渡りに船、というより、渡りに牛。県営育成牧場は閉鎖を控えて活動を縮小していたのか、既に山頂には雑草が生い茂っていたが、島崎さんは気持ちが昂った。
「大野山は登山者が多いから、山地酪農をいろいろな人に知ってもらうにはいい場所なんじゃないかなと思ったし、地域の方が山地酪農を知っていたことも大きかったですね。それに私、高校の時に陸上をやっていて、丹沢湖畔を走る駅伝で山北町に3回来てるんです。それで縁を感じました」
岩手に戻った島崎さんは、中洞さんに「山北町に行って牧場をやりたい」と告げた。中洞さんからは「もっと岩手にいてもいいんだぞ」と言われたが、島崎さんはもう大野山で牧場を営む自分を想像していた。
就職の時と同じく、こうと決めたら島崎さんはぶれない。初めて大野山に行ってから10か月後の2016年9月には大野山に移住した。この時、まだ牧場を始められると決まっていなかったというから、大胆だ。

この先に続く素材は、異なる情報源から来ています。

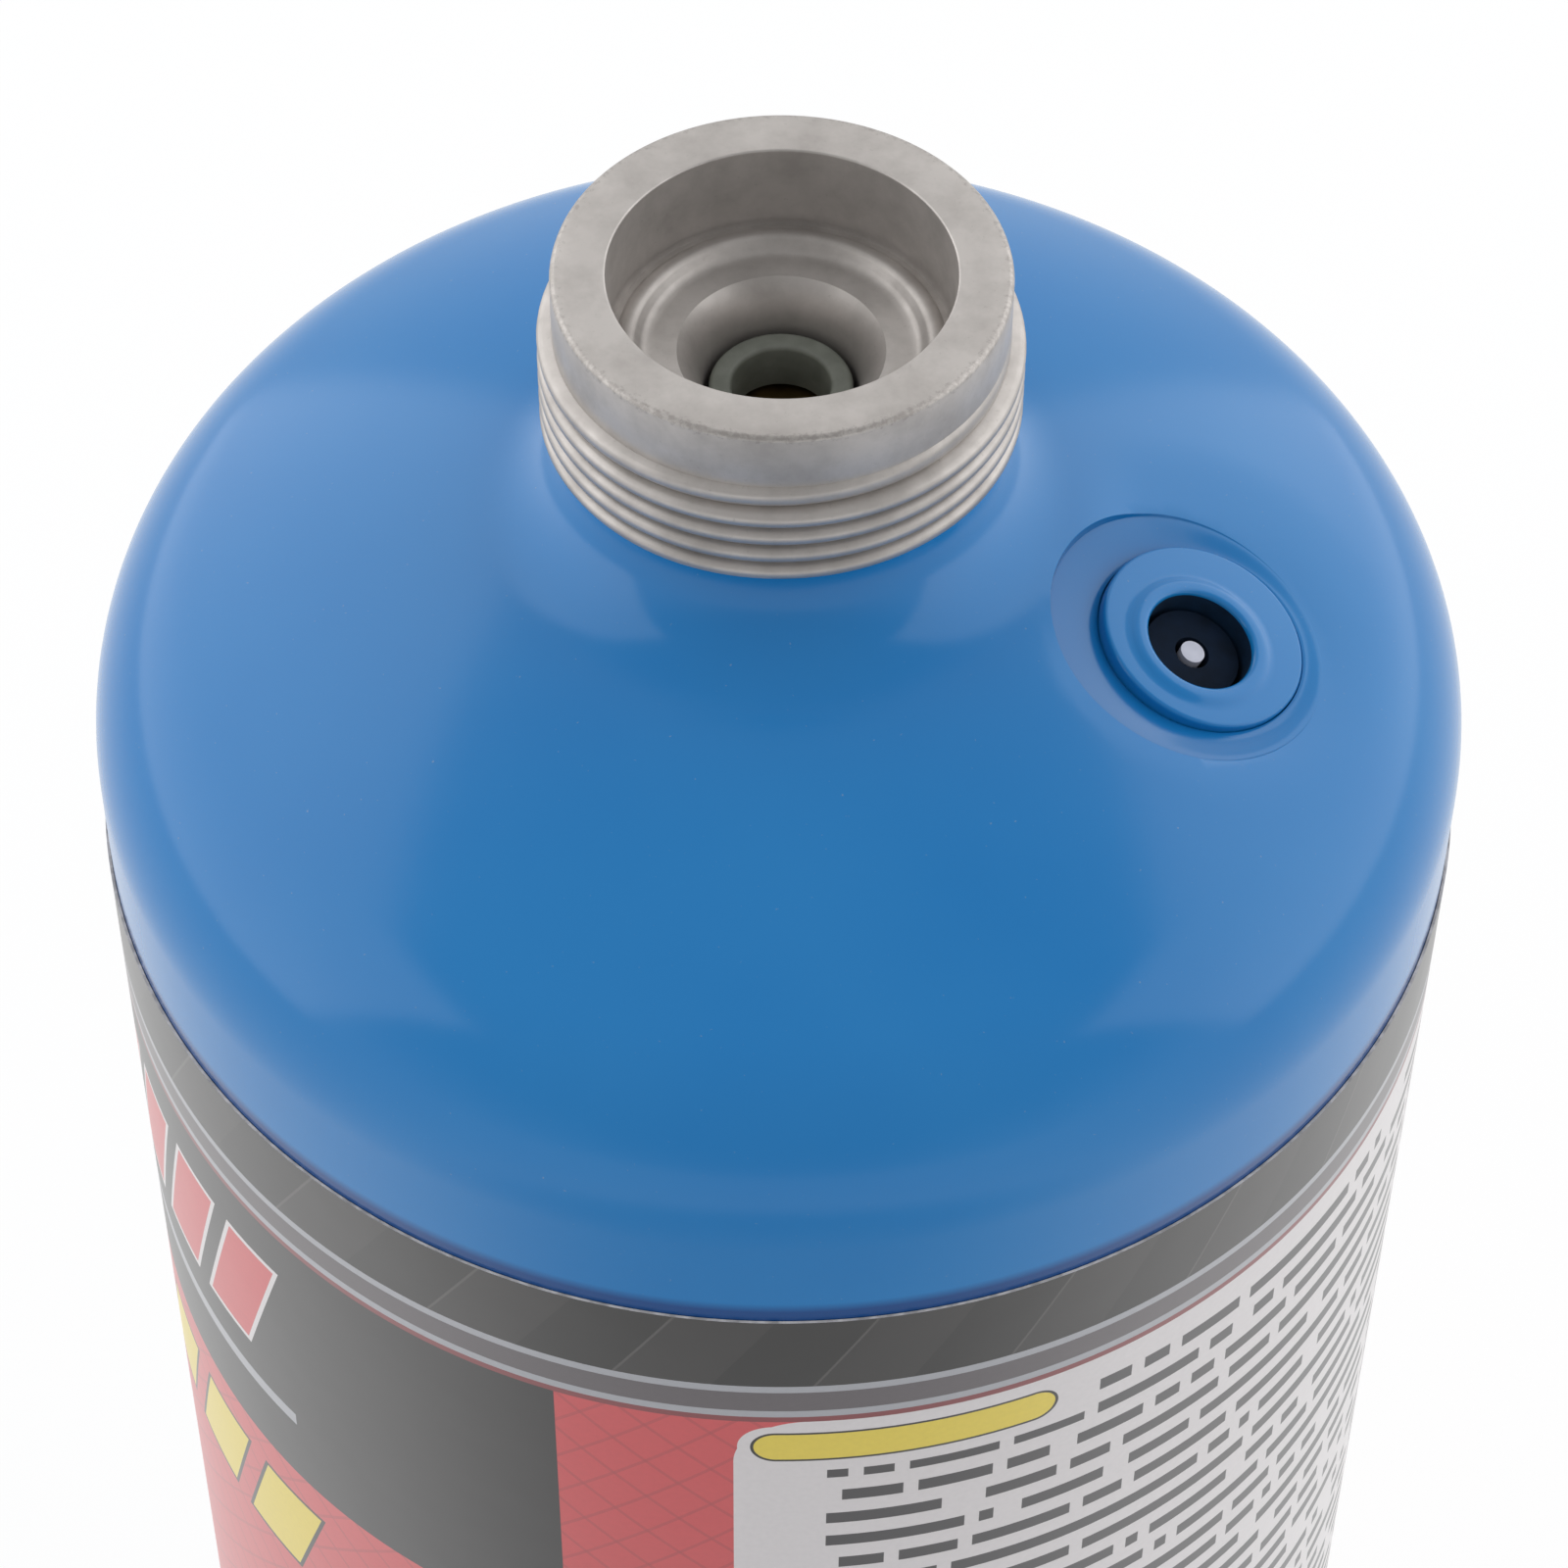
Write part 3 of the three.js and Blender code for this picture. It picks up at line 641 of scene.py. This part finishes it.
@dataclass
class CanShell:
    """The drawn steel can: dished base, straight side, rolled shoulder, crown, neck and relief recess."""

    relief: ReliefFrame
    enamel: Material
    shoulder_z: float = 218.0
    knuckle_radius: float = 11.0
    base_corner: float = 3.0
    foot_width: float = 2.1
    foot_height: float = 6.0
    dish_rise: float = 9.0
    neck_radius: float = 11.0
    neck_fillet: float = 6.0
    pocket_radius: float = 9.5
    pocket_z: float = 221.2
    rim_radius: float = 7.95
    cleared_radius: float = 8.7
    dimples: tuple[tuple[float, float, float, float], ...] = ((1.3, 0.0, 9.6, 0.7), (-0.3, 2.0, 11.8, 1.05))
    dimple_fade: Pair = (16.0, 4.0)
    moat_radius: float = 5.95
    moat_depths: Pair = (1.22, 1.85)
    crisp_side: float = 205.0
    crisp_step: float = 0.5
    # painted shade: how dark the moat's floor is painted, as a share of the rim's painted shade
    moat_shade_share: float = 0.75
    boss_gap: float = 0.04
    boss_radius: float = 5.75
    rim_step: float = 0.06
    rim_steps: int = 160
    side_rows: int = 12

    def outline(self) -> list[Pair]:
        """Outline from the middle of the base round the outside to the floor of the neck pocket."""
        low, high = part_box("can_body")
        radius = (high[0] - low[0]) / 2 / MM
        top = high[2] / MM
        crown = self.relief.crown_radius
        centre_z = self.relief.crown_centre_z
        foot = radius - self.base_corner
        dish_edge = foot - self.foot_width
        dish = (dish_edge ** 2 + self.dish_rise ** 2) / (2 * self.dish_rise)
        dish_angle = math.degrees(math.asin(dish_edge / dish))
        knuckle_r = radius - self.knuckle_radius
        knuckle_angle = math.degrees(math.atan2(self.shoulder_z - centre_z, knuckle_r))
        fillet_r = self.neck_radius + self.neck_fillet
        fillet_z = centre_z + math.sqrt((crown + self.neck_fillet) ** 2 - fillet_r ** 2)
        fillet_angle = math.degrees(math.atan2(fillet_z - centre_z, fillet_r))
        side = self.shoulder_z - self.base_corner
        wall = [(radius, self.base_corner + side * i / self.side_rows) for i in range(1, self.side_rows)]
        return [
            *arc(0, self.foot_height + self.dish_rise - dish, dish, 90, 90 - dish_angle, 12),
            (dish_edge, 0.5),
            *arc(dish_edge + 0.5, 0.5, 0.5, 180, 270, 4)[1:],
            *arc(foot, self.base_corner, self.base_corner, -90, 0, 10),
            *wall,
            *arc(knuckle_r, self.shoulder_z, self.knuckle_radius, 0, knuckle_angle, 18),
            *arc(0, centre_z, crown, knuckle_angle, fillet_angle, 34)[1:],
            *arc(fillet_r, fillet_z, self.neck_fillet, 180 + fillet_angle, 180, 14)[1:],
            (self.neck_radius, top - 0.4),
            (self.neck_radius - 0.12, top - 0.12),
            (self.neck_radius - 0.4, top),
            (self.pocket_radius, top),
            (self.pocket_radius, self.pocket_z),
            (0, self.pocket_z),
        ]

    def crispness(self, angle: float) -> float:
        """Share of the crisp form at an angle round the valve's axis, in radians."""
        return 0.5 + 0.5 * math.cos(angle - math.radians(self.crisp_side))

    def moat_floor(self, angle: float) -> float:
        """Depth of the moat's floor at an angle round the valve's axis, in millimetres."""
        soft, crisp = self.moat_depths
        return soft + (crisp - soft) * self.crispness(angle)

    def moat_share(self, way: float, angle: float) -> float:
        """How far the moat has sunk from its rim to its floor.

        Args:
            way: Share of the way from the rim to the boss.
            angle: Angle round the valve's axis, in radians.

        Returns:
            Share of the depth: a crisp step at the rim on the neck's side, a soft slope on the other.
        """
        crisp = self.crispness(angle)
        step = min(1.0, way / self.rim_step)
        hard = self.crisp_step * step * step * (3 - 2 * step) + (1 - self.crisp_step) * way
        soft = way * way * (3 - 2 * way)
        return crisp * hard + (1 - crisp) * soft

    def build(self) -> None:
        """Spins the can, opens its crown, and fills in the recess of the relief valve."""
        bm = turned(self.outline(), ROUND_STEPS)
        # attribute of painted shade for the recess, read by the enamel
        bm.verts.layers.float.new("recess_shade")
        place = self.relief.matrix()
        inverse = place.inverted()
        shift = Vector((*self.relief.rim_shift, 0)) * MM

        def reach(point: Vector) -> float:
            local = inverse @ point - shift
            return math.hypot(local.x, local.y) / MM

        crown_z = self.shoulder_z * MM
        cleared = [
            face for face in bm.faces if face.calc_center_median().z > crown_z
            and reach(face.calc_center_median()) < self.cleared_radius]
        bmesh.ops.delete(bm, geom=cleared, context="FACES")
        border = [edge for edge in bm.edges if edge.is_boundary]
        ring = bmesh.ops.create_circle(
            bm, cap_ends=False, segments=self.rim_steps, radius=self.rim_radius * MM,
            matrix=Matrix.Translation(shift))
        for vert in ring["verts"]:
            vert.co.z = -self.relief.drop(math.hypot(vert.co.x, vert.co.y) / MM) * MM
            vert.co = place @ vert.co
        loop = [edge for edge in bm.edges if edge.is_wire]
        axis = (place.to_3x3() @ Vector((0, 0, 1))).normalized()
        bmesh.ops.triangle_fill(bm, use_beauty=True, use_dissolve=False, edges=border + loop, normal=axis)
        self.press_dimples(bm, place)
        self.sink_recess(bm, place, ring["verts"])
        bmesh.ops.remove_doubles(bm, verts=bm.verts, dist=MERGE_DISTANCE)
        bmesh.ops.recalc_face_normals(bm, faces=bm.faces)
        finish("enamelled_can", bm, [self.enamel], ["can_body"])

    def press_dimples(self, bm: BMesh, place: Matrix) -> None:
        """Presses the shallow dimples round the recess, which fade out towards the neck.

        Args:
            bm: The can's mesh.
            place: Matrix of the relief valve's frame.
        """
        inverse = place.inverted()
        axis = (place.to_3x3() @ Vector((0, 0, 1))).normalized()
        foot, width = self.dimple_fade
        for vert in bm.verts:
            if vert.co.z < self.shoulder_z * MM:
                continue
            local = inverse @ vert.co / MM
            fade = (math.hypot(vert.co.x, vert.co.y) / MM - foot) / width
            fade = min(1.0, max(0.0, fade))
            sunk = 0.0
            for along, across, radius, depth in self.dimples:
                share = math.hypot(local.x - along, local.y - across) / radius
                sunk += depth * (1 - share * share) ** 2 if share < 1 else 0.0
            vert.co -= axis * (sunk * fade * fade * (3 - 2 * fade) * MM)

    def sink_recess(self, bm: BMesh, place: Matrix, rim: list[BMVert]) -> None:
        """Extrudes the rim inwards and down, ring by ring, and closes the pocket under the bushing.

        Args:
            bm: The can's mesh.
            place: Matrix of the relief valve's frame.
            rim: The rim's vertices, with faces on their outer side only.
        """
        inverse = place.inverted()
        recess_shade = bm.verts.layers.float["recess_shade"]
        rim_set = set(rim)
        edges = [edge for edge in bm.edges if all(vert in rim_set for vert in edge.verts)]
        rim_shift = Vector((*self.relief.rim_shift, 0))
        boss_shift = Vector((*self.relief.boss_shift, 0))
        ways = [0.01, 0.02, 0.03, 0.045, 0.06, 0.1, 0.18, 0.28, 0.4, 0.52, 0.64, 0.76, 0.87, 0.95, 1.0]
        previous = 0.0
        for way in ways:
            radius = self.rim_radius + (self.moat_radius - self.rim_radius) * way
            old_centre = rim_shift.lerp(boss_shift, previous)
            centre = rim_shift.lerp(boss_shift, way)
            edges, verts = self.extrude_ring(bm, edges)
            for vert in verts:
                local = inverse @ vert.co / MM
                angle = math.atan2(local.y - old_centre.y, local.x - old_centre.x)
                before = self.moat_share(previous, angle)
                share = (self.moat_share(way, angle) - before) / (1 - before)
                spot = centre + Vector((math.cos(angle), math.sin(angle), 0)) * radius
                spot.z = local.z + (-self.moat_floor(angle) - local.z) * share
                vert.co = place @ (spot * MM)
                # painted shade: full at the rim on the crisp side, a share of it over the moat's floor,
                # fading to none on the soft side
                vert[recess_shade] = self.crispness(angle) * (1.0 if way < 0.1 else self.moat_shade_share)
            previous = way
        wall = self.boss_radius + self.boss_gap
        for radius, deeper in ((wall + 0.03, 0.05), (wall, 0.2), (wall, 1.0), (wall, 14.0)):
            edges, verts = self.extrude_ring(bm, edges)
            for vert in verts:
                local = inverse @ vert.co / MM - boss_shift
                angle = math.atan2(local.y, local.x)
                spot = boss_shift + Vector((math.cos(angle), math.sin(angle), 0)) * radius
                spot.z = -self.moat_floor(angle) - deeper
                vert.co = place @ (spot * MM)
        bmesh.ops.edgeloop_fill(bm, edges=edges)

    def extrude_ring(self, bm: BMesh, edges: list[BMEdge]) -> tuple[list[BMEdge], list[BMVert]]:
        """Extrudes a ring of edges in place.

        Args:
            bm: The mesh.
            edges: The ring.

        Returns:
            The new ring's edges and vertices.
        """
        made = bmesh.ops.extrude_edge_only(bm, edges=edges)["geom"]
        verts = [item for item in made if isinstance(item, BMVert)]
        vert_set = set(verts)
        ring = [item for item in made if isinstance(item, BMEdge) and all(
            vert in vert_set for vert in item.verts)]
        return ring, verts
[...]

移住してからは、ほかの牧場でアルバイトをしたり、地域のNPOで山仕事を手伝ったりしながら、慣れない事業計画書を書き上げた。育成牧場があった土地は地域が所有する「財産区」にあたるため、共和地区の住民たちの合意を取り付ける必要があったのだ。
移住から半年後、島崎さんが住民に事業計画を説明するための会合が開かれた。会社員ではなかったから、プレゼンには慣れていない。もし反対する住民がいたらどうしようという不安も募る。緊張のなか、それでも精一杯、自分の思いを伝えた。すると、ひとりの住民が声を上げた。
「若い人がここで頑張ろうとしてるんだから、応援してやろうじゃないの」
ほかの何人かの住民もこれに同調したことで会合の雰囲気が明るくなり、「前向きに進めましょう」ということで落ち着いた。島崎さんにとっては一世一代のプレゼンだった。